Since 1955 the IEA has been attempting to solve economic and social issues for institutions moving toward a free society. In its latest report the think-tank focuses upon taxation and government spending.
The main findings in the report include:
- An upward trend in taxation and government spending over the last 100 years. Government now spending 40-45 percent of national income, similar to Germany, but higher than countries such as Ireland, US, Canada, Australia and New Zealand.
- Government spending has actually increased since 2010.
- Cutting tax on historical models shows rise in output.
- The UK tax system negatively affects economic growth in its current state.
The report proposes that the following should be implemented in order to stimulate growth and address the issues found:
- Abolish twenty taxes - including national insurance, corporation tax, capital gains, council tax, inheritance tax, business rates, duties and the TV licence fee.
- Tax system should raise 20-25 percent of national income.
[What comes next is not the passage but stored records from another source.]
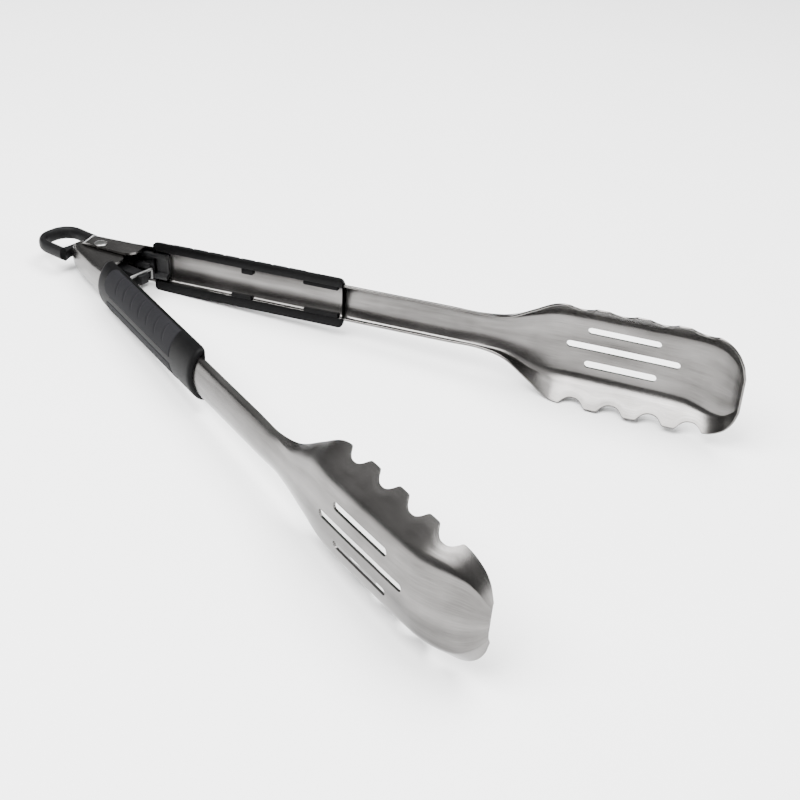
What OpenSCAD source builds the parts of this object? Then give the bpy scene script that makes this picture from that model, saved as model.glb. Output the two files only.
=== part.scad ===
// Spring-loaded locking kitchen tongs, 12 inch class.
// Two pressed steel arms turn on a rivet; a wound spring opens them and a pull tab locks them shut.
// Millimetres, Z up. The tongs lie on the floor with the heads toward +X and the pull tab toward -X.

/* [Arms] */
// Angle of each arm away from the middle plane when the tongs rest open, degrees
open_angle = 18.15; // [17:0.05:19]
// Thickness of the steel sheet, mm
sheet = 0.9; // [0.8:0.05:1]
// Half width of the channel of an arm, mm
channel_half = 7.85; // [7.8:0.05:7.9]
// Distance from the middle plane to the outer back face of a channel, mm
channel_back = 9.7; // [9.7:0.1:10]
// Distance from the middle plane to the free edges of a channel, mm
channel_rim = 5.6; // [5.4:0.05:5.6]
// Outer bend radius of the channel corners, mm
channel_bend = 2.2; // [2:0.1:2.3]
// Radius of the gently rounded back of the channels, mm
channel_crown = 13.5; // [13.5:0.5:16]

/* [Heads] */
// Half width of a head across the tops of the teeth, mm
head_half = 21.4; // [20:0.1:22]
// Depth of the bites between the teeth, measured along the side wall, mm
bite_depth = 3.7; // [2.5:0.1:4.5]
// Distance from one bite to the next, mm
bite_pitch = 14.93; // [14:0.01:15.5]
// Width of the drain slots, mm
slot_width = 2.8; // [2:0.1:3]
// Distance from the middle slot to each side slot, mm
slot_spacing = 7.2; // [6.5:0.1:7.4]

/* [Grips] */
// Where the grips start, measured along the arm from the rivet, mm
grip_start = 22; // [22:0.5:24]
// Where the grips end, measured along the arm from the rivet, mm
grip_end = 106.3; // [104:0.1:110]
// Half width of a grip, mm
grip_half = 10.8; // [10.6:0.1:11.4]
// Number of grooves in each soft pad
grooves = 7; // [5:1:8]

/* [Hinge and lock] */
// Radius of the rivet, mm
pin_r = 1.5; // [1.4:0.05:1.6]
// Diameter of the spring wire, mm
wire = 1.3; // [1.1:0.05:1.4]
// How far the pull tab slides out to lock, mm
tab_travel = 7; // [6.5:0.1:7]
// Radius of the lock wire, mm
lock_r = 0.65; // [0.55:0.05:0.7]

/* [Hidden] */
$fn = 64;
gap = 0.3;
fit = 0.05;
rest_tilt = -3.631;
lift = 9.322;
shift = -109.02;
ear_in_half = channel_half - sheet - gap;
nose = -12.3;
tip = 264.5;
lock_x = 24;
lock_y = 5.5;

// ---------- helpers ----------

// Resting pose of everything: tilted so grips and heads touch the floor
module place() {
    translate([shift, 0, lift])
        rotate([0, rest_tilt, 0])
            children();
}

// Arm space (x along the arm, y outward, z across) to the left or right side
module left_side() {
    place()
        rotate([0, 0, open_angle])
            children();
}

module right_side() {
    place()
        rotate([0, 0, -open_angle])
            mirror([0, 1, 0])
                children();
}

// Extrude a (y, z) section along x
module along_x(x0, x1) {
    translate([x0, 0, 0])
        rotate([90, 0, 90])
            linear_extrude(x1 - x0)
                children();
}

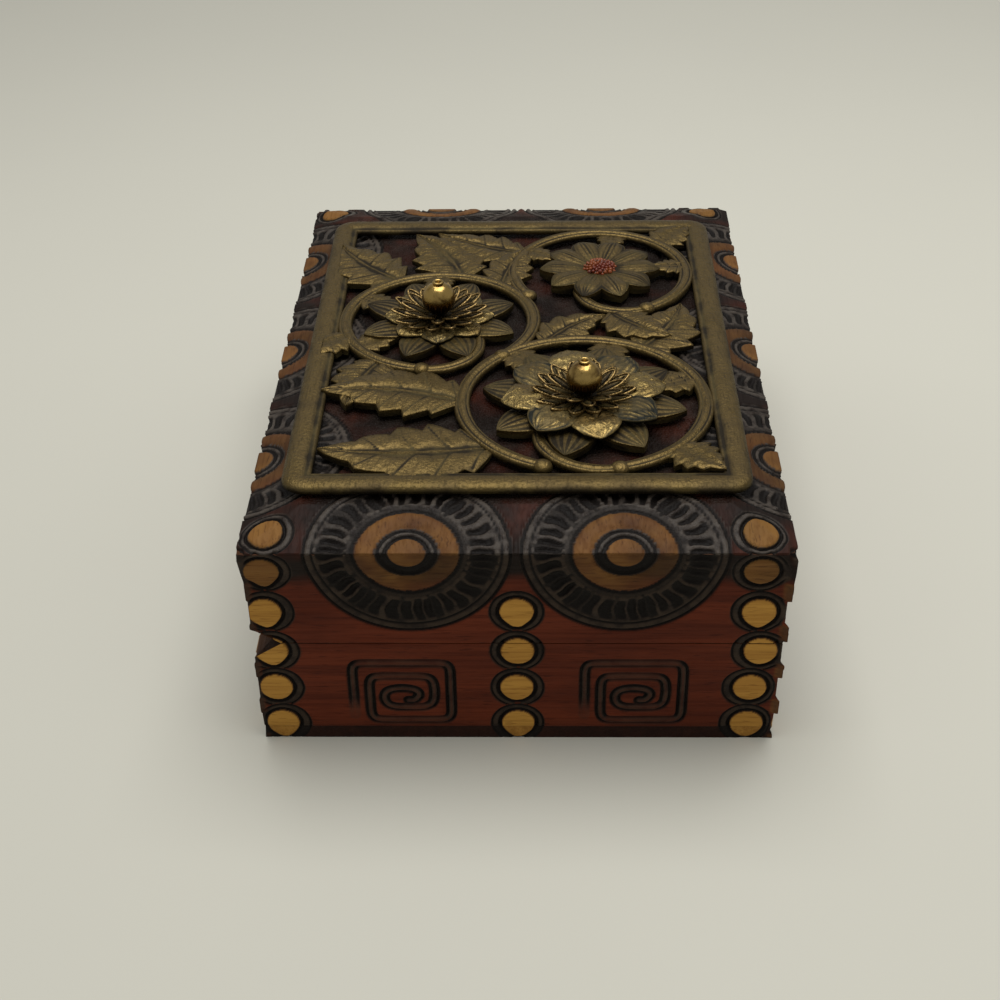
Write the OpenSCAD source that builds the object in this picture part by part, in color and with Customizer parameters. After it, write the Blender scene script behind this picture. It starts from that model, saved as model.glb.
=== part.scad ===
// Keepsake box with a carved wooden body and a pierced brass plaque on its hinged lid.
// X runs across the box from the hinge side (-X) to the opening side (+X), Y along its length, Z up.
// The origin is the middle of the underside. Millimetres.

/* [Box] */
// Width across the ridge, where the lid is widest
box_w = 112; // [100:1:130]
// Length across the ridge
box_d = 156; // [146:1:180]
// Height of the seam between base and lid
seam_z = 26.7; // [24:0.1:32]
// Height of the ridge, where the lid walls meet the top board
ridge_z = 51; // [49:0.1:60]
// How far the walls stand in from the ridge
wall_in = 1.1; // [0.6:0.1:2]
// Thickness of the walls
wall_t = 8.5; // [7.5:0.1:10]
// Height of the flare that brings the lid walls out to the ridge
flare_h = 7.5; // [4:0.1:10]
// Gap between the rims of base and lid
seam_gap = 0.2; // [0.1:0.05:0.5]
// Thickness of the bottom board
bottom_t = 3.4; // [3:0.1:6]
// How far the bottom board's edge leans in below the walls
foot_in = 0.6; // [0.2:0.1:1.2]

/* [Top board] */
// Height of the square edge of the top board
edge_h = 0.5; // [0.3:0.1:1.5]
// Rise of the bevel round the top board
bevel_rise = 3.5; // [2.5:0.1:5]
// Width of that bevel
bevel_in = 12; // [10:0.5:14]
// Depth of the tongue under the top board
tongue_h = 2.5; // [1.5:0.1:4]
// Clearance between the tongue and the lid walls
tongue_gap = 0.15; // [0.1:0.05:0.3]

/* [Carving] */
// Radius of the light disc of a button
button_r = 3.3; // [2.6:0.1:3.6]
// Distance between the buttons of a column
button_pitch = 10.1; // [9.4:0.1:11]
// How far the button on the seam sits below it
button_drop = 2.2; // [1.5:0.1:3]
// Distance of a corner column from the ridge's corner
column_in = 5.2; // [4.6:0.1:6]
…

- Flat rate income tax rate of 15 percent.
- Personal Allowance of £10,000 for everyone.
- Profits from companies would also be taxed at 15 percent.
- 12.5 percent VAT - with no exempt classes
- Halved fuel duties
- Housing consumption tax similar to VAT - based on rents or represented rents.
Modelling figures by the IEA shows that with the new tax system in place the poorest would see 26 percent tax cuts with even those in the richest categories seeing tax cuts of 7 percent. The country would see GDP growth rate rise by 0.8 percent.